Customs officials from Manila and Beijing are to meet soon to try to reconcile trade data showing imported goods worth some $7 billion reported by Chinese officials in 2010 alone could not be accounted for based on data captured by the Bureau of Customs (BOC).
The 60-percent discrepancy in trade data reported by the Philippine Statistics Authority (PSA) in 2010, while significantly diminished under more recent data, is still huge, according to Finance Secretary Carlos G. Dominguez III.
He gave instructions for Customs chief Isidro S. Lapeña to meet with his Chinese counterpart as soon as possible to uncover the reason for the discrepancy and address possible structural or policy issues, if any, and put a stop to the anomaly.

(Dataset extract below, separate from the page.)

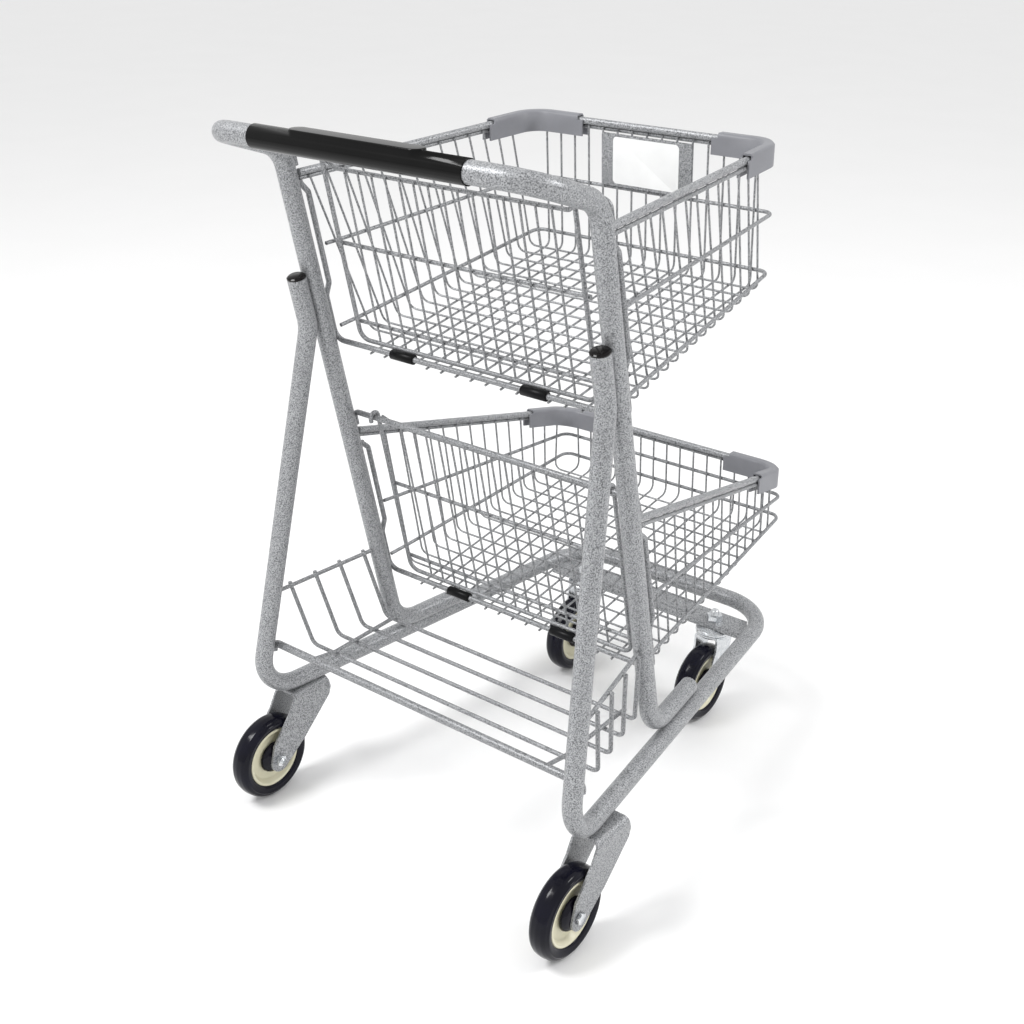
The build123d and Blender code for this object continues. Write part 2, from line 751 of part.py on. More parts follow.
def wheel_centre():
    bore = BOLT_D / 2 + RUNNING
    half = WHEEL_W / 2 - 3.5
    hub = HUB_W / 2
    profile = [
        (bore, -hub), (HUB_R, -hub), (HUB_R + 1, -5), (TYRE_SEAT_R - 9, -3.5),
        (TYRE_SEAT_R - 4, -half), (TYRE_SEAT_R, -half), (TYRE_SEAT_R, half),
        (TYRE_SEAT_R - 4, half), (TYRE_SEAT_R - 9, 3.5), (HUB_R + 1, 5), (HUB_R, hub), (bore, hub),
    ]
    return turned(profile)


def thread_guard():
    # a domed cup over one end of the hub, its open side towards the wheel
    back = FORK_W / 2 - FORK_PLATE - WELD
    bore = BOLT_D / 2 + WELD
    profile = [
        (bore, back), (12.5, back), (19, back - 2.6), (GUARD_R - 1.4, back - 6), (GUARD_R, back - 10),
        (GUARD_R - 1.8, back - 10), (GUARD_R - 3.2, back - 6.7), (18, back - 4.1), (12, back - 1.9),
        (bore, back - 1.9),
    ]
    return turned(profile)


def axle_bolt():
    head = FORK_W / 2 + WELD
    shank = Pos(0, 0, -head - AXLE_HEAD_H - 4) * extrude(Circle(BOLT_D / 2),
                                                        amount=2 * head + AXLE_HEAD_H + 4)
    hex_head = Pos(0, 0, head) * hexagon(AXLE_HEAD_ACROSS, AXLE_HEAD_H)
    cap = turned([(0, 0), (AXLE_HEAD_ACROSS, 0), (AXLE_HEAD_ACROSS / 2 - 0.6, AXLE_HEAD_H), (0, AXLE_HEAD_H)])
    return shank + (hex_head & (Pos(0, 0, head) * cap))


def axle_nut():
    head = FORK_W / 2 + WELD
    nut = hexagon(AXLE_HEAD_ACROSS, AXLE_HEAD_H + 1) - extrude(Circle(BOLT_D / 2 + WELD), amount=20)
    return Pos(0, 0, -head - AXLE_HEAD_H - 1) * nut


def pieces_on_axle(x, y, side):
    # bolt head faces outwards
    turn = Rot(0, 90 * side, 0)
    place = Pos(x, y, WHEEL_R)
    bolt = [place * (turn * axle_bolt()), place * (turn * axle_nut())]
    guards = [place * (turn * thread_guard()), place * (Rot(0, -90 * side, 0) * thread_guard())]
    return bolt, guards


def fork_from(outline, roof_z, hole_y, corner):
    # a bent plate: the side outline cut through an inverted channel
    side = Polyline([(0, y, z) for y, z in outline], close=True)
    block = extrude(make_face(side), amount=FORK_W, both=True, dir=(1, 0, 0))
    tall = roof_z
    section = Pos(0, tall / 2) * Rectangle(FORK_W, tall)
    section = fillet(section.vertices().group_by(Axis.Y)[-1], corner)
    hollow_w = FORK_W - 2 * FORK_PLATE
    hollow = Pos(0, (tall - FORK_PLATE) / 2) * Rectangle(hollow_w, tall - FORK_PLATE)
    hollow = fillet(hollow.vertices().group_by(Axis.Y)[-1], corner - FORK_PLATE)
    channel = Plane((0, 0, 0), x_dir=(-1, 0, 0), z_dir=(0, 1, 0)) * (section - hollow)
    fork = block & extrude(channel, amount=1000, both=True)
    bolt_way = extrude(Circle(BOLT_D / 2 + WELD), amount=FORK_W, both=True)
    return fork - across_x(bolt_way, 0, hole_y, WHEEL_R)


def round_end(y, z, radius, start_deg, end_deg):
    points = []
    for k in range(9):
        a = math.radians(start_deg + (end_deg - start_deg) * k / 8)
        points.append((y + radius * math.cos(a), z + radius * math.sin(a)))
    return points


def rear_fork(side):
    roof = RAIL_Z - TUBE_R - WELD
    outline = round_end(4, WHEEL_R - 3.5, 18, 180, 320)
    outline += [(55, 75), (108, 122), (112, 134), (FORK_TOP_FRONT_Y, roof + 1), (43, roof + 1)]
    outline += [(26, 125), (-6, 88)]
    fork = fork_from(outline, roof, 0, 9)
    return Pos(side * REAR_WHEEL_X, 0, 0) * fork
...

Dominguez told Lapeña’s deputy, Edward Dy-Buco, that his boss must address the matter of the inexplicable trade gap no matter that such discrepancy has diminished over the past several years.
“Just remind the commissioner that he should invite the Chinese bureau of customs chief here. You have to reconcile your figures on the import-export data. Anyway, the difference is not anymore 60 percent. It’s only 48 percent now, but that’s still large,” Dominguez said.
According to Dominguez, official trade data show the estimated discrepancy between registered Chinese exports to the Philippines and registered Philippine imports from China as continuing to fall but still very large.
From a reported gap of 60 percent in 2010, the imbalance fell to 57 percent in 2015, then 48.7 percent in 2016 and only 48 percent in the January-to-July period this year.
In 2010 registered Chinese exports to the Philippines was at $11.56 billion, but Philippine imports from China as reported by the PSA totaled only to $4.628 billion, or a trade discrepancy of 60 percent equal to $6.936 billion.
In the same period, Chinese exports to the Philippines totaled $17.77 billion, while the PSA reported imports from China of only $9.24 billion or a discrepancy of 48 percent or $8.53 billion.
For the same period in 2016, China’s exports to the Philippines was at $17.10 billion, while the PSA reported imports from China of only $8.79 billion, or a discrepancy of 48.6 percent, or $8.31 billion.
“It is going down, but it’s still large. We’re not sure if they’re apples to apples. The definitive figure will come out from Lapeña sitting down with his counterpart and working it out,” he said.
Earlier, Lapeña told Dominguez the discrepancy between China’s exports and imports to the Philippines may be attributed to the gross misdeclaration or undervaluation of goods in either volume or weight.
Such could also result from the possible use of “consignees for hire,” which leads to goods released to hidden traders and not to the consignees on record.
The practice allows the importer to evade the scrutiny of the Bureau of Internal Revenue (BIR), according to Lapeña.
Last year the finance chief said heightened Department of Finance efforts to improve the efficiency of the tax and customs systems uncovered alarming discrepancies totaling P1.8 trillion between the volume of imports reported here and actual figures recorded by countries exporting to the Philippines.
The value gap translates into foregone revenues estimated at around P231 billion, representing 2 percent of the country’s GDP.